Es posible que no representen la mayoría, pero un conjunto de destacados pensadores y penalistas del ámbito continental empiezan a advertir las consecuencias de lo que describen como un proceso de unificación legislativa que, emanado de los centros de poder, opera en contextos sociales y políticos muy distintos a los lugares de origen de su formulación. En tal sentido, los múltiples acuerdos internacionales que siguieron a la fundacional Convención de Naciones Unidas contra la Delincuencia organizada en el año 2000 (Convención de Palermo) lograron homogeneizar un discurso, legislación e institucionalidad de similares contenidos y funciones, tan válidas y aplicables para quienes tienen la tarea de combatir la mafia albanesa y la camorra italiana en el contexto europeo, como para quienes deben enfrentar en una realidad totalmente diferente a las maras salvadoreñas, el cártel de Sinaloa o el PCC brasileño. Esta dinámica representa la adopción de los lineamientos de una teoría criminológica importada, que bajo el signo de la excepcionalidad que expone la violencia desatada habilita la redacción de una legislación extraordinaria restrictiva de derechos con la disminución de las garantías procesales, focalizando su accionar en algunos delitos que no son necesariamente los que entrañan mayores daños sociales y persiguiendo a determinados actores, generalmente integrantes de los sectores más excluidos de la sociedad.

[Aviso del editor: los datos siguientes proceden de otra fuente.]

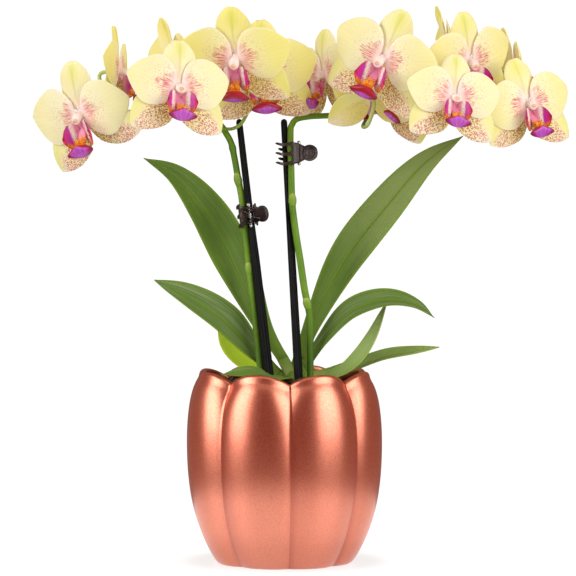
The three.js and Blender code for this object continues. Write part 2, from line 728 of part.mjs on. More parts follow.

La perspectiva reduccionista de las complejidades que supone atribuir todos los males actuales al crimen organizado limita las posibilidades de pensar estrategias integrales y multiinstitucionales sobre la violencia, ampliando el ya extendido sentido común de carácter punitivo, que no logra visualizar otra solución que dar respuestas más firmes a un enemigo que se dice que crece y se alimenta de la ingenuidad de quienes proponen alternativas humanizantes. En esta dirección, las posibilidades de consolidar y ampliar propuestas liberales y progresistas con perspectiva de salud pública y enfoques basados en derechos humanos en el terreno de las sustancias psicoactivas se enfrenta con un gran desafío cuando quienes suministran la posibilidad de efectivizar esos derechos son los mismos que integran las desenfrenadas filas del crimen organizado y actúan en los peores episodios de violencia. En otras palabras, en el modelo prohibicionista parcial actual, ampliar los derechos y seguridades de la calidad de los productos para los consumidores no parece ser compatible con la aplicación de enfoques bélicos para quienes atienden esas demandas.

La categoría fomenta el intervencionismo con diversos instrumentos. A las ya señaladas vías legislativas e institucionales como factores de poder se agrega un nuevo y descarado capítulo de la guerra a las drogas, ahora desplegando fuerzas militares que diseñan un nuevo mapa geopolítico en ancas del combate al crimen organizado. Las perversas intenciones de actores de la periferia por suministrar la cotidiana dosis a señores elegantes de billeteras gordas que pueblan la city han devenido en actividades terroristas que pueden ser neutralizadas en aguas internacionales sin prueba ni juicio. Esta designación como fuerza terrorista parece constituir la síntesis superadora para una categoría que promete seguir ampliando el universo de actividades delictivas pasibles de un tan necesario como reparador intervencionismo.

Luis Eduardo Morás es doctor en Sociología.